Opposite in personality, tactics and philosophy, Thomas and Sherman were thereafter gratefully separated in geography as well. While Grant grappled with Lee in Virginia and Sherman gutted the eastern Confederacy, Thomas was sent back to Tennessee to reorganize the stripped-down Army of the Cumberland and deal with Hood. The Confederate general had got away from Atlanta with some 40,000 troops and evaded Sherman's effort to catch him. Now he was marching north through Tennessee. Thomas' Federals under John Schofield slowed and badly damaged the Rebels in the fierce battle of Franklin, but by December Hood was dug in on the high ground facing Nashville. Thomas fortified the city while he gathered strength for a decisive blow, but to carry it out he needed more men, horses and supplies.

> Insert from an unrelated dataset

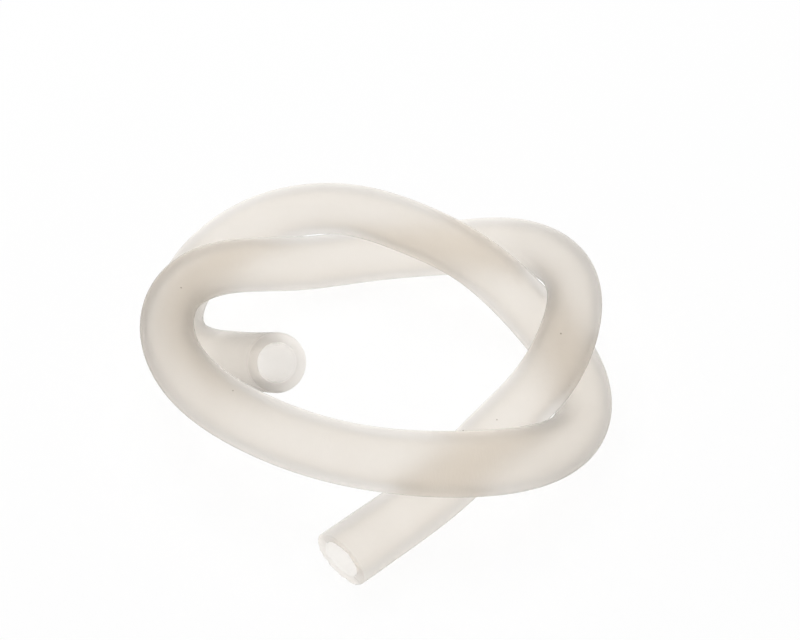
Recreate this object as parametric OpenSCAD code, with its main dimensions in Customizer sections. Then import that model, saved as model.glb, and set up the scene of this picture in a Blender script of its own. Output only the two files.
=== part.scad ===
// A short length of silicone laboratory tubing, open at both ends and tied in a loose overhand
// knot that lies on a flat surface. Millimetres, +Z up, origin on the surface under the middle.

/* [Tube] */
// Outside diameter of the tube
tube_od = 9; // [8:0.1:11]
// Bore of the tube
tube_bore = 6; // [4:0.1:7.2]
// Straight length left at each open end
end_straight = 10; // [6:0.1:16]

/* [Knot] */
// How loosely the knot is drawn: its width and depth against those of the closest knot
looseness = 1; // [1:0.05:1.3]

/* [Hidden] */
$fn = 64;
silicone = [0.93, 0.91, 0.88];

// Neighbouring lengths are fused through a short lap: every second one is slimmer in the wall by
// this much on each face, and runs this far into the solid wall of its neighbours
lap_step = 0.04;
lap_length = 0.1;
// Room by which a bore cutter passes the faces that it opens
cutter_room = 1;
// A length that bows off its line by less than this is made straight
straight_limit = 0.001;

// The centreline's control points, for a tube of this outside diameter. A control point at
// half that height lies on the surface, and one diameter more passes over another strand
route_od = 9;
route = [
    [3, -30.5, 4.5],     // inner end of the straight length behind the first mouth
    [11, -23, 4.5],      // under the front strand
    [17.5, -15, 6.5],
    [25, -9, 11.5],
    [30, -1.5, 14.5],    // over the right-hand strand
    [32.5, 10.5, 14.5],
    [30.5, 20.5, 13.5],
    [24, 31.5, 8],
    [11.5, 34.5, 4.5],
    [-2, 32.5, 4.5],     // under the back strand
    [-14, 29.5, 4.5],
    [-25, 22, 11],
    [-32, 12, 14.5],     // over the left-hand strand
    [-33, 0.5, 14.5],
    [-28, -11, 14],      // over the strand that leads to the second mouth
    [-17.5, -20, 14],
    [-4.5, -26.5, 14],
    [9.5, -29, 14.5],    // over the strand that leads to the first mouth
    [22.5, -25.5, 11.5],
    [31.5, -14, 4.5],
    [34, -1.5, 4.5],     // under the right-hand lobe
    [28.5, 13, 4.5],
    [17, 22, 11],
    [6.5, 27, 14.5],
    [-5.5, 34, 14.5],    // over the strand that crosses the back
    [-19.5, 38, 9.5],
    [-30.5, 31.5, 4.5],
    [-34, 18.5, 4.5],    // under the left-hand loop
    [-31, 7.5, 4.5],
    [-23, 3, 6],
    [-18.5, -4, 12]      // inner end of the straight length behind the second mouth
];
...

Grant, 500 miles away, grew impatient. He sent telegrams urging Thomas to move, then ordered him to "attack at once." Thomas said after the war that he was tempted—"grossly improper as it would have been"—to ask why Grant himself, who was entrenched around Petersburg, was not fighting. Defeat at Nashville "would have been a greater calamity than any which had befallen the Federal forces," he said. "It would have cleared the way for the triumphant march of Hood's army through Kentucky, and a successful invasion of Indiana and Illinois, in which there were no Federal troops. It was therefore of the last importance that the battle upon which so much depended should not be fought until I was ready for it." Thomas continued planning, training, stocking—equipping his horsemen with the new breech-loading Spencer carbines.